What to work on
Everything from the line containing "sole is flat" through the line containing "obj.matrix_world = world" must be quoted exactly; everything else is left out.

· · · · · · ·

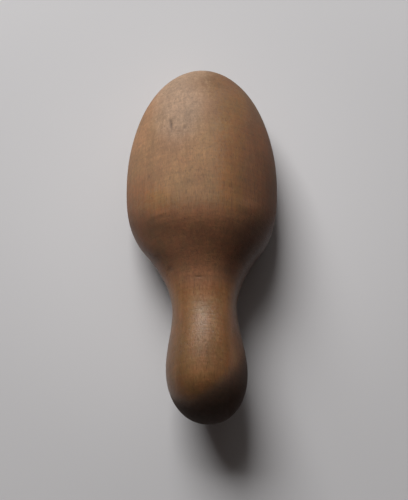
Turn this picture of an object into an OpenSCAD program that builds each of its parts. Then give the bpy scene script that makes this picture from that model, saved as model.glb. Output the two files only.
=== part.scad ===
// Sock form: a darner for the foot of a sock, shaped from one block of hardwood.
// It lies on its sole in the XY plane. The toe points along +Y, the handle along -Y
// and the domed crown along +Z. The origin is under the middle of the form.

/* [Head, seen from above] */
// Width of the head at its widest place
head_width = 65.5; // [58:0.5:72]
// From the tip of the toe back to the widest place
toe_length = 52.5; // [44:0.5:62]
// Fullness of the toe's outline, where 2 is an ellipse
toe_fullness = 2.1; // [1.9:0.05:2.6]
// Half length of the oval that the heel's sides follow
heel_arc = 36; // [33:0.5:44]
// Fullness of that oval, where 2 is an ellipse
heel_fullness = 2.5; // [2:0.05:2.8]
// How far the heel follows that oval before it draws in to the neck
heel_round = 27; // [20:0.5:29]

/* [Head, seen from the side] */
// Height of the crown above the sole
crown_height = 41; // [37:0.5:50]
// From the widest place back to the crown
crown_back = 7.5; // [0:0.5:12]
// Fullness of the crown's fall to the toe, where 2 is an ellipse
crown_fullness = 1.85; // [1.7:0.05:3]
// Height of the widest line above the sole
edge_height = 12; // [9:0.5:20]
// Height of the tip of the toe above the sole
nose_height = 17; // [12:0.5:22]
// From the widest place back to the steepest place of the heel
heel_back = 20; // [16:0.5:24]
// Drop from the crown to the steepest place of the heel
heel_drop = 4.2; // [3:0.1:7]
// Steepest slope of the heel in degrees
heel_slope = 23.5; // [20:0.5:36]
// From the widest place back to the saddle, the lowest place of the heel
saddle_back = 38; // [34:0.5:44]
// Height of the saddle above the sole
saddle_height = 31.7; // [28:0.1:34]

/* [Sole] */
// How deep the flat is cut into the round underside
sole_cut = 0.6; // [0.4:0.1:1.5]
// Fullness of the underside's sections, where 2 is an ellipse
sole_fullness = 2.6; // [2.2:0.1:3.4]
// Fullness of the sole's rise to the tip of the toe, where 2 is an ellipse
keel_fullness = 3; // [2.2:0.1:4]
// From the widest place back to where the sole starts to lift
sole_back = 15; // [8:0.5:20]

/* [Handle] */
// Diameter of the neck
neck_diameter = 28; // [24:0.5:32]
// From the widest place of the head back to the neck
neck_back = 51; // [48:0.5:56]
// Height of the neck's axis above the sole
neck_height = 19.6; // [18:0.1:24]
// Diameter of the knob
knob_diameter = 35; // [30:0.5:40]
// From the neck back to the widest place of the knob
knob_back = 25.5; // [20:0.5:32]
// Height of the knob's axis above the sole
knob_height = 21.8; // [19:0.1:28]
// Length of the knob's round end
knob_end = 23; // [17:0.5:28]
// Fullness of the knob's end, where 2 is an ellipse
knob_fullness = 2.1; // [1.9:0.05:2.6]
// Drop of the knob's tip below the knob's axis
tip_drop = 4; // [0:0.5:7]
// Fullness of the knob's top line as it falls to the tip
tip_fullness = 1.55; // [1.4:0.05:2.2]
// Sideways lean of the handle in degrees
handle_lean = 1.9; // [0:0.1:4]

/* [Hidden] */
rings = 80;
sides = 64;

total_length = toe_length + neck_back + knob_back + knob_end;
toe_y = total_length / 2;
end_y = -total_length / 2;
wide_y = toe_y - toe_length;
turn_y = wide_y - heel_round;
neck_y = wide_y - neck_back;
knob_y = neck_y - knob_back;
crown_y = wide_y - crown_back;
steep_y = wide_y - heel_back;
saddle_y = wide_y - saddle_back;
lift_y = wide_y - sole_back;
lean_y = (wide_y + turn_y) / 2;

head_r = head_width / 2;
neck_r = neck_diameter / 2;
knob_r = knob_diameter / 2;

// Quarter of a superellipse: 1 at the middle, 0 at the rim
function cap(s, n) = pow(max(0, 1 - pow(min(abs(s), 1), n)), 1 / n);

// Cubic from a at y0 to b at y1 that leaves and arrives with the slopes given
function ease(y, y0, a, slope_a, y1, b, slope_b) =
    let (h = y1 - y0, t = (y - y0) / h)
    (2 * t ^ 3 - 3 * t ^ 2 + 1) * a + (t ^ 3 - 2 * t ^ 2 + t) * h * slope_a
    + (3 * t ^ 2 - 2 * t ^ 3) * b + (t ^ 3 - t ^ 2) * h * slope_b;

// The heel's oval where it hands over to the draw-in: half width and slope
turn_s = heel_round / heel_arc;
turn_w = head_r * cap(turn_s, heel_fullness);
turn_slope = head_r / heel_arc * pow(turn_s / cap(turn_s, heel_fullness), heel_fullness - 1);

// Half of the width at y
function half_width(y) =
    y > wide_y ? head_r * cap((y - wide_y) / toe_length, toe_fullness)
    : y > turn_y ? head_r * cap((wide_y - y) / heel_arc, heel_fullness)
    : y > neck_y ? ease(y, neck_y, neck_r, 0, turn_y, turn_w, turn_slope)
    : y > knob_y ? ease(y, knob_y, knob_r, 0, neck_y, neck_r, 0)
    : knob_r * cap((knob_y - y) / knob_end, knob_fullness);

// Height of the handle's axis at y, which dips towards the knob's tip
function axis_height(y) =
    neck_height + (knob_height - neck_height) * (neck_y - y) / knob_back
    - tip_drop * pow(max(0, (knob_y - y) / knob_end), 2);

// Heights on the upper outline, seen from the side
steep_z = crown_height - heel_drop;
neck_top = neck_height + neck_r;
knob_top = knob_height + knob_r;
tip_z = axis_height(end_y);

// Slope at the neck that keeps the bend even from the saddle over the neck to the knob
saddle_to_neck = (saddle_height - neck_top) / (saddle_y - neck_y);
neck_to_knob = (neck_top - knob_top) / knob_back;
neck_slope = 1.5 * (saddle_to_neck * knob_back + neck_to_knob * (saddle_y - neck_y))
    / (saddle_y - knob_y);

// Height of the upper outline at y
function top(y) =
    y > crown_y ? nose_height
        + (crown_height - nose_height) * cap((y - crown_y) / (toe_y - crown_y), crown_fullness)
    : y > steep_y ? ease(y, steep_y, steep_z, tan(heel_slope), crown_y, crown_height, 0)
    : y > saddle_y ? ease(y, saddle_y, saddle_height, 0, steep_y, steep_z, tan(heel_slope))
    : y > neck_y ? ease(y, neck_y, neck_top, neck_slope, saddle_y, saddle_height, 0)
    : y > knob_y ? ease(y, knob_y, knob_top, 0, neck_y, neck_top, neck_slope)
    : tip_z + (knob_top - tip_z) * cap((knob_y - y) / knob_end, tip_fullness);

// Height of the lower outline at y, before the sole is cut flat
function bottom(y) =
    y > wide_y
        ? nose_height - (nose_height + sole_cut) * cap((y - wide_y) / toe_length, keel_fullness)
    : y > lift_y ? -sole_cut
    : y > neck_y ? ease(y, neck_y, neck_height - neck_r, 0, lift_y, -sole_cut, 0)
    : axis_height(y) - half_width(y);

// Height of the widest line at y
function edge(y) =
    y > wide_y ? nose_height - (nose_height - edge_height) * cap((y - wide_y) / toe_length, 2)
    : y > turn_y ? edge_height
    : y > neck_y ? ease(y, neck_y, neck_height, 0, turn_y, edge_height, 0)
    : axis_height(y);

// Sideways place of the section's middle at y
function middle(y) = max(0, lean_y - y) * tan(handle_lean);

// One section: an ellipse above the widest line and a fuller curve below it
function lobe(v, n) = sign(v) * pow(abs(v), 2 / n);
function section(y) =
    let (
        near = min(1, max(0, (y - neck_y) / neck_back)),
        full = 2 + (sole_fullness - 2) * near * near * (3 - 2 * near),
        w = half_width(y), c = middle(y), e = edge(y), up = top(y) - e, down = e - bottom(y)
    )
    [for (i = [0 : sides - 1])
        let (a = 360 * i / sides, n = i < sides / 2 ? 2 : full, s = lobe(sin(a), n))
        [c + w * lobe(cos(a), n), y, e + (s > 0 ? up : down) * s]];

// Stations crowd together towards both round ends
function station(k) = -total_length / 2 * cos(180 * k / rings);

// What is cut away so that the sole is flat
module below_sole() {
    translate([-total_length, -total_length, -total_length])
        cube([2 * total_length, 2 * total_length, total_length]);
}

module sock_form() {
    first = [middle(end_y), end_y, tip_z];
    last = [0, toe_y, nose_height];
    skin = [for (k = [1 : rings - 1]) each section(station(k))];
    count = len(skin);
    end_faces = [for (i = [0 : sides - 1]) [count, i, (i + 1) % sides]];
    toe_faces = [for (i = [0 : sides - 1])
        [count + 1, count - sides + (i + 1) % sides, count - sides + i]];
    side_faces = [for (k = [0 : rings - 3], i = [0 : sides - 1])
        let (a = k * sides + i, b = k * sides + (i + 1) % sides)
        each [[a, a + sides, b + sides], [a, b + sides, b]]];
    faces = concat(end_faces, side_faces, toe_faces);
    color([0.52, 0.37, 0.25])
        difference() {
            polyhedron(points = concat(skin, [first, last]), faces = faces);
            below_sole();
        }
}

sock_form();
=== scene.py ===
# Sock form: a wooden darning form that lies crown up on pale paper, seen from straight above.
# Lengths are in metres, +Y runs to the toe, +Z up from the sole.
import bpy
import numpy as np
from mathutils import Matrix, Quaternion, Vector


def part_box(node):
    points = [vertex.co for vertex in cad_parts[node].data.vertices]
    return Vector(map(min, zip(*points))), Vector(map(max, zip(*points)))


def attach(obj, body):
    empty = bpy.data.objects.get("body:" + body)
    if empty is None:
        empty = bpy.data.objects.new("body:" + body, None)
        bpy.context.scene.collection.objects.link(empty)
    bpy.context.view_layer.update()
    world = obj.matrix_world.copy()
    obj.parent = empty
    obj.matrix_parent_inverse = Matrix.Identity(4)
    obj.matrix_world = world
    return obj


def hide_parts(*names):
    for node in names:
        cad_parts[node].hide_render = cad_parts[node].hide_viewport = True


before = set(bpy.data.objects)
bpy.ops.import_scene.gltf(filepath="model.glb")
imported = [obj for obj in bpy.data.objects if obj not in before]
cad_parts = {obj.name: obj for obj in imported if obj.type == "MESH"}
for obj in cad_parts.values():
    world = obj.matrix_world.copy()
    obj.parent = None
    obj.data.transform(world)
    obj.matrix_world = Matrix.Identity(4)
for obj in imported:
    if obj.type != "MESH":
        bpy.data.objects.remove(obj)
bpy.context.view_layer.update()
mm = 0.001


def cap(s, n):
    # quarter of a superellipse: 1 in the middle, 0 at the rim
    return np.clip(1 - np.clip(np.abs(s), 0, 1) ** n, 0, None) ** (1 / n)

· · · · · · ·

Solution to the exercise
// What is cut away so that the sole is flat
module below_sole() {
    translate([-total_length, -total_length, -total_length])
        cube([2 * total_length, 2 * total_length, total_length]);
}

module sock_form() {
    first = [middle(end_y), end_y, tip_z];
    last = [0, toe_y, nose_height];
    skin = [for (k = [1 : rings - 1]) each section(station(k))];
    count = len(skin);
    end_faces = [for (i = [0 : sides - 1]) [count, i, (i + 1) % sides]];
    toe_faces = [for (i = [0 : sides - 1])
        [count + 1, count - sides + (i + 1) % sides, count - sides + i]];
    side_faces = [for (k = [0 : rings - 3], i = [0 : sides - 1])
        let (a = k * sides + i, b = k * sides + (i + 1) % sides)
        each [[a, a + sides, b + sides], [a, b + sides, b]]];
    faces = concat(end_faces, side_faces, toe_faces);
    color([0.52, 0.37, 0.25])
        difference() {
            polyhedron(points = concat(skin, [first, last]), faces = faces);
            below_sole();
        }
}

sock_form();
=== scene.py ===
# Sock form: a wooden darning form that lies crown up on pale paper, seen from straight above.
# Lengths are in metres, +Y runs to the toe, +Z up from the sole.
import bpy
import numpy as np
from mathutils import Matrix, Quaternion, Vector


def part_box(node):
    points = [vertex.co for vertex in cad_parts[node].data.vertices]
    return Vector(map(min, zip(*points))), Vector(map(max, zip(*points)))


def attach(obj, body):
    empty = bpy.data.objects.get("body:" + body)
    if empty is None:
        empty = bpy.data.objects.new("body:" + body, None)
        bpy.context.scene.collection.objects.link(empty)
    bpy.context.view_layer.update()
    world = obj.matrix_world.copy()
    obj.parent = empty
    obj.matrix_parent_inverse = Matrix.Identity(4)
    obj.matrix_world = world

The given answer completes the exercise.